Gang of Four's A Brief History of the Twentieth Century. Four years ago, I bought a CD by a band called The Elastic Purejoy in a bargain bin in Florida. The Elastic Purejoy is Dave Allen, who was in Shriekback, Low Pop Suicide, and Gang of Four. Because I am a completist, I bought a Shriekback CD, which is good 1980s alterna-pop. I didn't like Low Pop Suicide. And now I have my Gang of Four CD. After listening to two songs in the car on the way home, I state that it sounds like it came out of the same era as Mission of Burma and Wire, which it did. Which is good.
Lyle Lovett's Anthology, Vol. 1: Cowboy Man. Back in college and grad school, I was in a writing group called Litera. There was this guy Ron Riekki, who lives in Chicago but I never see him; he really liked Lyle Lovett, and he wrote a poem once that referred to a Lyle Lovett song. This is all to say that I still never listened to Lyle Lovett, and this is my first attempt.
Illinois Jacquet's Jumpin' at Apollo. This is another NPR find. Illinois Jacquet apparently changed the tenor sax forever when he "honked," which is playing the same note in succession, at least according to the NPR broadcast I heard. This CD features Jacquet playing with an A-list of jazz performers, none of whom I know except Charles Mingus.
So now it's 1:43, and I have three hours to kill until a bunch of us go see Hero. Do you want to come? We're meeting for dinner at the Billy Goat, and then we're seeing the movie at 7:00 at the AMC River East 21. Don't say I didn't invite you.

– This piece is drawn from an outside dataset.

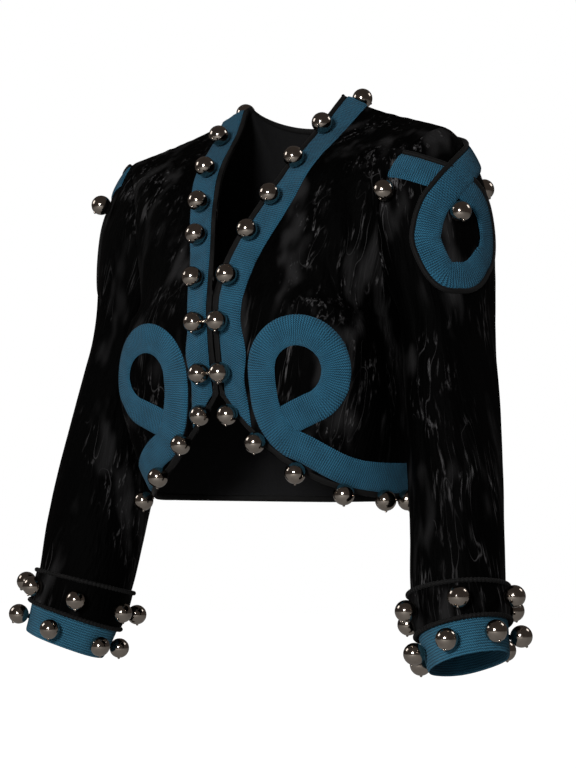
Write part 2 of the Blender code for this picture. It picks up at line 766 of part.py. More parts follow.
# Bindings, which are narrow strips let in along the edges
proud = {"low": -WALL - BINDING_PROUD, "high": BINDING_PROUD}
edge = pulled_in(FRONT, *seams)
down_front = [((0, j), (1, j)) for j in range(FRONT.shape[1] - 1, 1, -1)]
along_hem = [((i, 0), (i, 1)) for i in range(2, FRONT.shape[0])]
strip = down_front + [((0, 0), (1, 1))] + along_hem
both_sides(
    "front_binding",
    np.array([[edge[a], edge[b]] for a, b in strip]),
    np.array([[front_out[a], front_out[b]] for a, b in strip]),
    "binding",
    **proud,
)
wall("back_hem_binding", back_panel[:, :2], back_out[:, :2], "binding", **proud)
neck_edge = BACK[neck.start:neck.stop + 1, [-1, -2]]
neck_edge = pulled_in(neck_edge, ("across", "start"), ("across", "end"), ("up", "end"), gap=SEAM_GAP)
wall("back_neck_binding", neck_edge, back_out[neck.start:neck.stop + 1, [-1, -2]], "binding", **proud)

# Knit tape, which lies on the velvet
layer = {"low": SEAM_GAP, "high": SEAM_GAP + TAPE_THICKNESS}
edge_tape = pulled_in(panel[:3], ("across", "end"))
edge_tapes = both_sides("front_edge_tape", edge_tape, panel_out[:3], "knit_tape", **layer)
wall("back_hem_tape", back_panel[:, 2:5], back_out[:, 2:5], "knit_tape", **layer)
neck_tape = wall("back_neck_tape", back_panel[:, -5:], back_out[:, -5:], "knit_tape", **layer)
neck_path = back_neck_path(BINDING_WIDTH + 2 * SEAM_GAP + TAPE_WIDTH / 2)
cut_to(neck_tape, ribbon("neck_ribbon", whole_back, neck_path, TAPE_WIDTH))
loop_layer = pulled_in(panel[2:], ("across", "start"))
loops = both_sides("front_loop_tape", loop_layer, panel_out[2:], "knit_tape", **layer)
cap = slice(0, CAP_RINGS)
cap_layer, cap_out = tube[:, cap], sleeve_out[:, cap]
shoulder_loops = both_sides("shoulder_loop", cap_layer, cap_out, "knit_tape", ring=True, **layer)
loop_path = front_loop_path()
for side in ("left", "right"):
    on_right = side == "right"
    front_ribbon = ribbon(f"front_ribbon_{side}", front_point, loop_path, LOOP_TAPE_WIDTH, on_right)
    cut_to(loops[side], front_ribbon)
    path = shoulder_loop_path(side)
    cap_ribbon = ribbon(f"cap_ribbon_{side}", sleeve_point, path, SHOULDER_TAPE_WIDTH, on_right)
    cut_to(shoulder_loops[side], cap_ribbon)

# Cuffs, each a velvet band or a knit tube with ball buttons sewn round it
ring_angles = [armhole_angle(s) for s in BODY_SHARES if s >= UNDERARM_SHARE]
ring_angles += [-a for a in ring_angles[::-1][1:-1]]
for name, cuff in CUFFS.items():
    drops = np.linspace(cuff["top"], cuff["bottom"], CUFF_RINGS)
    grid = np.array([[tube_point(a, d, cuff["proud"]) for d in drops] for a in ring_angles])
    grid_out = -outward(np.vstack([grid[-1:], grid, grid[:1]]))[1:-1]
    colour = "velvet" if name == "velvet_band" else "knit_tape"
    made = both_sides(name, grid, grid_out, colour, ring=True)
    tree = surface_tree(made["left"])
    showing = (max(CUFFS["velvet_band"]["bottom"], cuff["top"]) if name == "knit_cuff" else cuff["top"])
    middle = (showing + cuff["bottom"]) / 2
    for side, turn in (("left", 1), ("right", MIRROR)):
        count, first = CUFF_BALLS[side, name]
        balls = []
        for k in range(count):
            angle = math.radians(first + 360 * k / count)
            foot, square = seat([tree], tube_point, angle, middle)
            ball_name = f"{name}_ball_{side}_{k + 1}"
            balls.append(set_ball(ball_name, foot * turn, square * turn, CUTTERS, FUSED_DEPTH))
        fuse(made[side], balls)


def place_pair(name, foot, square):
    for side, turn in (("left", 1), ("right", MIRROR)):
        set_ball(f"{name}_{side}", foot * turn, square * turn)


def closure_link(name, ball_centre):
    """The bar that joins the two balls of a closure across the opening."""
    half = ball_centre[0] - BALL_RADIUS - SEAM_GAP
    bpy.ops.mesh.primitive_cylinder_add(
        vertices=8,
        radius=LINK_RADIUS,
        depth=2 * half,
        location=(0, ball_centre[1], ball_centre[2]),
        rotation=(0, math.pi / 2, 0),
    )
    link = bpy.context.object
    link.name = name
    link.data.materials.append(MATERIALS["chrome"])
    for holder in link.users_collection:
        holder.objects.unlink(link)
    JACKET.objects.link(link)


# Balls down the front edge
trees = [surface_tree(edge_tapes["left"])]
shares = np.linspace(0.10, 1.0, 60)
heights = np.array([front_point(0, s)[2] for s in shares])
inset_heights = [CLOSURE_HEIGHTS[0], EDGE_BALL_HEIGHTS[0]]
insets = np.interp(heights, inset_heights, [CLOSURE_BALL_INSET, EDGE_BALL_INSET])
across = [share_at(lambda f: front_point(f, s), FREE_EDGE, d) for s, d in zip(shares, insets)]
line = np.array([front_point(a, s) for a, s in zip(across, shares)])
for kind, balls_z in (("closure_ball", CLOSURE_HEIGHTS), ("edge_ball", EDGE_BALL_HEIGHTS)):
    for k, z in enumerate(balls_z):
        place = np.interp(z, line[:, 2], across), np.interp(z, line[:, 2], shares)
        foot, square = seat(trees, front_point, *place)
        place_pair(f"{kind}_{k + 1}", foot, square)
        if kind == "closure_ball":
            centre = foot + square * (SEAM_GAP + SHANK_LENGTH + BALL_RADIUS)
            closure_link(f"closure_link_{k + 1}", centre)


# Balls along each front's hem, on the binding, at distances from the lower corner
corner = [0] + list(range(2, FRONT.shape[0]))
inner = [1] + list(range(2, FRONT.shape[0]))
hem_edge, hem_inner, hem_out = FRONT[corner, 0], FRONT[inner, 1], front_out[corner, 0]
walked = walked_along(hem_edge)
for side, turn in (("left", 1), ("right", MIRROR)):
    for k, at in enumerate(HEM_BALL_DISTANCES[side]):
        edge, inside, square = (
            np.array([np.interp(at, walked, rows[:, n]) for n in range(3)])
            for rows in (hem_edge, hem_inner, hem_out)
        )
        square = unit(square)
        foot = edge + unit(inside - edge) * HEM_BALL_INSET + square * BINDING_PROUD
        set_ball(f"hem_ball_{k + 1}_{side}", foot * turn, square * turn)

# Balls at the back neck and on the sleeve caps
trees = [surface_tree(neck_tape)]
ball_path = np.array(back_neck_path(EDGE_BALL_INSET))
neck_line = walked_along(np.array([whole_back(a, s) for a, s in ball_path]))
for k in range(2):
    at = neck_line[-1] - NECK_BALL_INSET - k * NECK_BALL_PITCH
    across, share = (np.interp(at, neck_line, column) for column in ball_path.T)
    set_ball(f"back_neck_ball_{k + 1}_left", *seat(trees, whole_back, across, share))
    set_ball(f"back_neck_ball_{k + 1}_right", *seat(trees, whole_back, -across, share))
for side, turn in (("left", 1), ("right", MIRROR)):
    trees = [surface_tree(shoulder_loops[side]), surface_tree(sleeves[side])]
    for k, place in enumerate(zip(SHOULDER_BALLS[f"{side}_around"], SHOULDER_BALLS[f"{side}_z"])):
        foot, square = seat(trees, sleeve_point, *place_on_cap(*place), turn)
        set_ball(f"shoulder_ball_{k + 1}_{side}", foot, square)
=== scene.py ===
"""The looks of a cropped velvet jacket, filled out in its worn shape.

Metres, +Z up. The front faces -Y and the wearer's left is +X. The shapes repeat the sizes of the
jacket's solids, on finer grids, and add the piled velvet, the knitted trims and the turned buttons.
"""

import math

import bpy
import numpy as np
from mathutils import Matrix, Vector


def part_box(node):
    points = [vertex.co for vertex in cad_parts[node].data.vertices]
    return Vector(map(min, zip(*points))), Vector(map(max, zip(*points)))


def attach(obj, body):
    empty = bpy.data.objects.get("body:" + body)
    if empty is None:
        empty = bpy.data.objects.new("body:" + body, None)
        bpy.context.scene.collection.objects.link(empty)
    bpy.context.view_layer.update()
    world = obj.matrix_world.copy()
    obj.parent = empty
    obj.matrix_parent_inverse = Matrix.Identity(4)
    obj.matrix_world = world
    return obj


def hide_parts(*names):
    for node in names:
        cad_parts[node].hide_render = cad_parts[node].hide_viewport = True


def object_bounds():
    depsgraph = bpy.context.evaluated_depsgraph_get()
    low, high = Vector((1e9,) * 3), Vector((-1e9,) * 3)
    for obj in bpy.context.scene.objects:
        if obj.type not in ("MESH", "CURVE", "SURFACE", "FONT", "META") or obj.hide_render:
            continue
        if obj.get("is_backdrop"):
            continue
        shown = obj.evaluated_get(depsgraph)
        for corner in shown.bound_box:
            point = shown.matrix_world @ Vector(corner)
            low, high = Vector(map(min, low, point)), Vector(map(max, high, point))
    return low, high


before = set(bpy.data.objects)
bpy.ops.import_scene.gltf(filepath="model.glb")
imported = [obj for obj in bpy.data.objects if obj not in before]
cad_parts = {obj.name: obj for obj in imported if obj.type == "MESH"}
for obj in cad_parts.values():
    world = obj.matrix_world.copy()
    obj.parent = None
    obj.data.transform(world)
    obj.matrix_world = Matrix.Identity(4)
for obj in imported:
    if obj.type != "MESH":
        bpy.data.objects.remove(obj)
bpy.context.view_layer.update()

# The camera
# It looks at the jacket from the wearer's left front and a little from below, as in the photograph.
# The lens is long, so the far side is hardly smaller than the near one.
CAMERA_TARGET = Vector((0.001, 0.0, -0.287))
CAMERA_DISTANCE = 2.06
CAMERA_AZIMUTH, CAMERA_ELEVATION = math.radians(33.3), math.radians(-3.5)
camera = bpy.data.objects.new("camera", bpy.data.cameras.new("camera"))
camera.data.lens = 93.2
level = math.cos(CAMERA_ELEVATION)
away = Vector((
    math.sin(CAMERA_AZIMUTH) * level,
    -math.cos(CAMERA_AZIMUTH) * level,
    math.sin(CAMERA_ELEVATION),
))
camera.location = CAMERA_TARGET + away * CAMERA_DISTANCE
camera.rotation_euler = (-away).to_track_quat("-Z", "Y").to_euler()
bpy.context.scene.collection.objects.link(camera)
bpy.context.scene.camera = camera

# The two fronts
# Each front is cut in one piece from black crushed velvet, a knit with a short shiny pile. It curves
# from the neck to a rounded lower corner, and its side and shoulder seams join it to the back.
CLOTH = 0.002
NECK_POINT = np.array([0.059, 0.016, 0.013])
SHOULDER_TIP = np.array([0.191, -0.004, -0.039])
SHOULDER_HOLLOW = 0.007
UNDERARM = np.array([0.150, 0.004, -0.232])
ARMHOLE = {"front": (0.147, -0.064), "back": (0.152, 0.070)}
UNDERARM_SHARE = 0.46
FRONT_SIZE = 150, 110
MIRROR = np.array([-1, 1, 1])
# Above this share of the height a row takes on the shape of the panel's top edge
TOP_SHARE = 0.80
# Folds fade out over this share of a panel's width, next to its seam
FADE_SHARE = 0.12
# Next to its seam the cloth rolls down by this much, within about this distance
SEAM_ROLL_DROP, SEAM_ROLL_REACH = 0.0011, 0.0016


def sections(columns, *rows):
    """A table of sections: each named column as an array, with one value for each row."""
    return dict(zip(columns.split(), np.array(rows, float).T))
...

I'm here in my new apartment, feeling like a lazy bastard as Rebecca's cleaning people straighten up the apartment behind me. I didn't want to be here when they were here, because I feel a little too bourgeois having cleaning people picking up after me—notice how I called them Rebecca's cleaning people? I feel like the spirits of Upton Sinclair and Eugene V. Debs and Emma Goldman are looking down on me with scorn in their ghostly eyes.